[Rows from an object dataset]
□ □ □ □ □ □ □

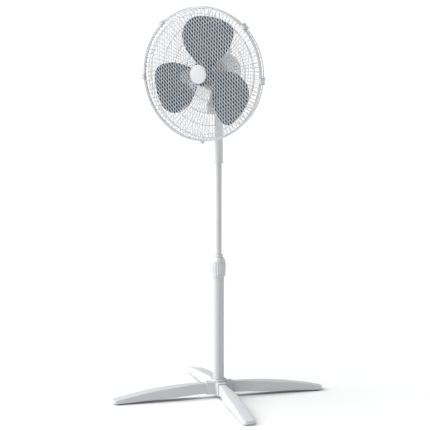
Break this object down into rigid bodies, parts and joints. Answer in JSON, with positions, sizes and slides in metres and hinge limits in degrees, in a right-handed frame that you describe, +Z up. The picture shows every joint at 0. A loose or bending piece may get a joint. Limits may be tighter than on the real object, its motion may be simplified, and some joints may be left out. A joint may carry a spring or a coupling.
{
  "type": "pedestal fan",
  "caption": "Pedestal fan with a cross base, a telescopic pole with a twist clamp, push-button speed control, and a tilting, oscillating head with a wire guard.",
  "frame": {"origin": "on the floor, under the pole's axis, which is the centre of the object's base", "axes": "+Z up along the pole, the fan blows towards -Y"},
  "size_m": [0.5092, 0.5092, 1.2566],
  "materials": {
    "white_plastic": "satin white moulding",
    "button_plastic": "satin pale grey moulding",
    "painted_tube": "white powder coat",
    "guard_wire": "white dipped wire",
    "blade_plastic": "glossy slate blue-grey moulding",
    "rubber": "matte",
    "black_plastic": "matte",
    "steel": "zinc plated",
    "copper": "enamelled copper wire",
    "gear_nylon": "natural nylon"
  },
  "bodies": {
    "base": {"base_hub": "white_plastic", "leg_front_right": "white_plastic", "leg_back_right": "white_plastic", "leg_back_left": "white_plastic", "leg_front_left": "white_plastic", "foot_pads": "rubber", "leg_screws": "steel", "pole_bolt": "steel", "pole_insert": "steel", "lower_tube": "painted_tube", "clamp_body": "white_plastic", "clamp_collet": "white_plastic"},
    "clamp": {"clamp_nut": "white_plastic"},
    "neck": {"upper_tube": "painted_tube", "tube_guide": "rubber", "neck_sleeve": "white_plastic", "neck_screw": "steel", "control_box_front": "white_plastic", "control_box_rear": "white_plastic", "speed_switch": "black_plastic", "cord_gland": "white_plastic", "tilt_pin": "steel", "capacitor": "black_plastic"},
    "button_off": {"button_0": "button_plastic"},
    "button_low": {"button_1": "button_plastic"},
    "button_medium": {"button_2": "button_plastic"},
    "button_high": {"button_3": "button_plastic"},
    "tilt_head": {"tilt_bracket": "white_plastic"},
    "link": {"oscillation_link": "steel"},
    "head": {"motor_front_cover": "white_plastic", "motor_rear_cover": "white_plastic", "cover_screws": "steel", "motor_front_frame": "steel", "motor_rear_frame": "steel", "stator": "steel", "windings": "copper", "front_bearing": "steel", "rear_bearing": "steel", "gearbox_case": "steel", "rear_guard": "guard_wire", "guard_nut": "white_plastic", "front_grille": "guard_wire", "front_guard_frame": "guard_wire", "guard_badge": "white_plastic", "trim_ring": "white_plastic", "guard_screw": "steel"},
    "rotor": {"motor_shaft": "steel", "rotor_core": "steel", "worm": "steel", "fan_blade": "blade_plastic", "drive_pin": "steel", "spinner": "blade_plastic"},
    "wheel": {"worm_wheel": "gear_nylon"},
    "crank": {"crank_gear": "gear_nylon"},
    "knob": {"oscillation_knob": "white_plastic"},
    "clip_upper_right": {"guard_clip_1": "white_plastic"},
    "clip_right": {"guard_clip_2": "white_plastic"},
    "clip_upper_left": {"guard_clip_3": "white_plastic"},
    "clip_left": {"guard_clip_4": "white_plastic"}
  },
  "joints": [
    {"name": "height_slide", "type": "slide", "parent": "base", "child": "neck", "axis": [0, 0, 1], "range_m": [-0.27, 0]},
    {"name": "clamp_twist", "type": "hinge", "parent": "base", "child": "clamp", "pos_m": [0, 0, 0.42], "axis": [0, 0, 1], "range_deg": [0, 180]},
    {"name": "tilt", "type": "hinge", "parent": "neck", "child": "tilt_head", "pos_m": [0, 0.005, 0.972], "axis": [-1, 0, 0], "range_deg": [-10, 20]},
    {"name": "oscillation", "type": "hinge", "parent": "tilt_head", "child": "head", "pos_m": [0, 0.005, 0.99], "axis": [0, 0, 1], "range_deg": [-40, 40]},
    {"name": "link_swing", "type": "hinge", "parent": "tilt_head", "child": "link", "pos_m": [0.01, 0.005, 1.005], "axis": [0, 0, 1], "range_deg": [-12, 12]},
    {"name": "fan_spin", "type": "hinge", "parent": "head", "child": "rotor", "pos_m": [0, 0, 1.048], "axis": [0, 1, 0], "continuous": true},
    {"name": "worm_wheel_spin", "type": "hinge", "parent": "head", "child": "wheel", "pos_m": [0.015, 0.045, 1.048], "axis": [0, 0, 1], "continuous": true},
    {"name": "crank_spin", "type": "hinge", "parent": "head", "child": "crank", "pos_m": [-0.0053, 0.045, 1.017], "axis": [0, 0, 1], "continuous": true},
    {"name": "oscillation_knob_slide", "type": "slide", "parent": "head", "child": "knob", "axis": [0, 0, 1], "range_m": [0, 0.006]},
    {"name": "button_off_press", "type": "slide", "parent": "neck", "child": "button_off", "axis": [0, 1, 0], "range_m": [0, 0.004], "stiffness_N_per_m": 300},
    {"name": "button_low_press", "type": "slide", "parent": "neck", "child": "button_low", "axis": [0, 1, 0], "range_m": [0, 0.004], "stiffness_N_per_m": 300},
    {"name": "button_medium_press", "type": "slide", "parent": "neck", "child": "button_medium", "axis": [0, 1, 0], "range_m": [0, 0.004], "stiffness_N_per_m": 300},
    {"name": "button_high_press", "type": "slide", "parent": "neck", "child": "button_high", "axis": [0, 1, 0], "range_m": [0, 0.004], "stiffness_N_per_m": 300},
    {"name": "clip_upper_right_open", "type": "hinge", "parent": "head", "child": "clip_upper_right", "pos_m": [0.15005, -0.096, 1.19805], "axis": [-0.7071, 0, 0.7071], "range_deg": [0, 75]},
    {"name": "clip_right_open", "type": "hinge", "parent": "head", "child": "clip_right", "pos_m": [0.21168, -0.096, 1.0332], "axis": [0.0698, 0, 0.9976], "range_deg": [0, 75]},
    {"name": "clip_upper_left_open", "type": "hinge", "parent": "head", "child": "clip_upper_left", "pos_m": [-0.14472, -0.096, 1.20319], "axis": [-0.7314, 0, -0.682], "range_deg": [0, 75]},
    {"name": "clip_left_open", "type": "hinge", "parent": "head", "child": "clip_left", "pos_m": [-0.21168, -0.096, 1.0332], "axis": [0.0698, 0, -0.9976], "range_deg": [0, 75]}
  ],
  "couplings": [
    {"joint": "worm_wheel_spin", "follows": "fan_spin", "ratio": -0.041667},
    {"joint": "crank_spin", "follows": "fan_spin", "ratio": 0.017857}
  ]
}
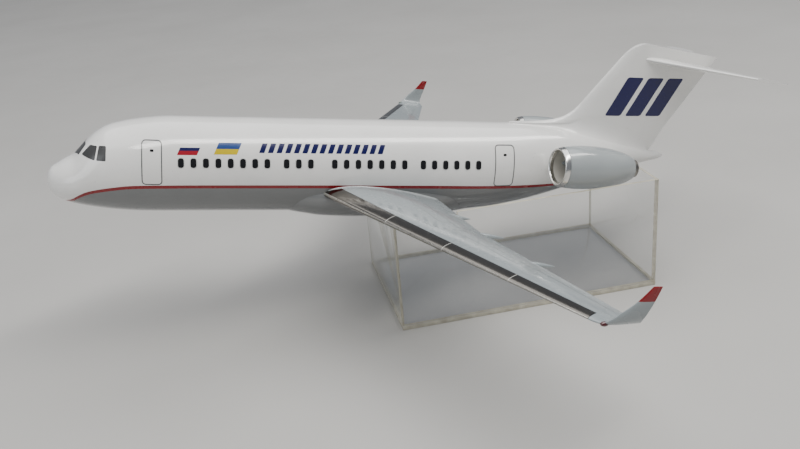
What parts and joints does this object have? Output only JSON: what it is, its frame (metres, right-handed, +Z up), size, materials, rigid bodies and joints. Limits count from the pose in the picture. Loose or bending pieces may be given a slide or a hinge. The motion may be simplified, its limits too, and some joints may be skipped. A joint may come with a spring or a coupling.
{
  "type": "scale display model of a rear-engined narrow body airliner on a clear cradle",
  "caption": "Display model of a narrow body airliner with a high tailplane, rear engines and winglets, held nose up in a clear acrylic cradle.",
  "frame": {"origin": "centre of the cradle's base plate, on its underside", "axes": "+Z up, +X towards the tail along the cradle, +Y to the aircraft's right"},
  "size_m": [0.6343, 0.5966, 0.2095],
  "materials": {
    "white_gloss": "white gloss lacquer over resin",
    "grey_gloss": "mid grey gloss lacquer",
    "wing_grey": "light blue-grey satin lacquer",
    "nacelle_grey": "light grey gloss lacquer",
    "slat_foil": "dark polished metal foil",
    "polished_lip": "bright polished metal",
    "dark_metal": "dark metallic paint",
    "lamp_red": "red translucent lens",
    "lamp_green": "green translucent lens",
    "clear_acrylic": "clear acrylic sheet with polished edges"
  },
  "bodies": {
    "root": {"fuselage": "white_gloss", "belly_fairing": "grey_gloss", "fin": "white_gloss", "wing_left": "wing_grey", "slat_left_1": "slat_foil", "slat_left_2": "slat_foil", "slat_left_3": "slat_foil", "slat_left_4": "slat_foil", "winglet_left": "wing_grey", "wingtip_lamp_left": "lamp_red", "flap_fairing_left_1": "wing_grey", "flap_fairing_left_2": "wing_grey", "flap_fairing_left_3": "wing_grey", "tailplane_left": "white_gloss", "nacelle_left": "nacelle_grey", "intake_ring_left": "polished_lip", "fan_left": "dark_metal", "nozzle_left": "dark_metal", "pylon_left": "nacelle_grey", "wing_right": "wing_grey", "slat_right_1": "slat_foil", "slat_right_2": "slat_foil", "slat_right_3": "slat_foil", "slat_right_4": "slat_foil", "winglet_right": "wing_grey", "wingtip_lamp_right": "lamp_green", "flap_fairing_right_1": "wing_grey", "flap_fairing_right_2": "wing_grey", "flap_fairing_right_3": "wing_grey", "tailplane_right": "white_gloss", "nacelle_right": "nacelle_grey", "intake_ring_right": "polished_lip", "fan_right": "dark_metal", "nozzle_right": "dark_metal", "pylon_right": "nacelle_grey", "stand_base": "clear_acrylic", "stand_wall_left": "clear_acrylic", "stand_wall_right": "clear_acrylic", "stand_wall_fore": "clear_acrylic", "stand_wall_aft": "clear_acrylic"}
  },
  "joints": []
}
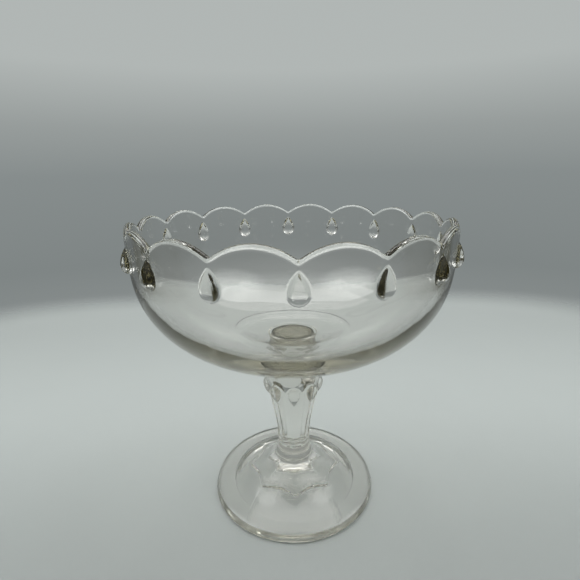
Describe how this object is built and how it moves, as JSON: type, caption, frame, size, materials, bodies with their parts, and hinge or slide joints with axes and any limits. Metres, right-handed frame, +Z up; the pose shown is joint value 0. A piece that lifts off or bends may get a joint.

□ □ □ □ □ □ □

Copy all lines from the data that hold the word "bending".

Break this object down into rigid bodies, parts and joints. Answer in JSON, with positions, sizes and slides in metres and hinge limits in degrees, in a right-handed frame that you describe, +Z up. The picture shows every joint at 0. A loose or bending piece may get a joint. Limits may be tighter than on the real object, its motion may be simplified, and some joints may be left out. A joint may carry a spring or a coupling.
What parts and joints does this object have? Output only JSON: what it is, its frame (metres, right-handed, +Z up), size, materials, rigid bodies and joints. Limits count from the pose in the picture. Loose or bending pieces may be given a slide or a hinge. The motion may be simplified, its limits too, and some joints may be skipped. A joint may come with a spring or a coupling.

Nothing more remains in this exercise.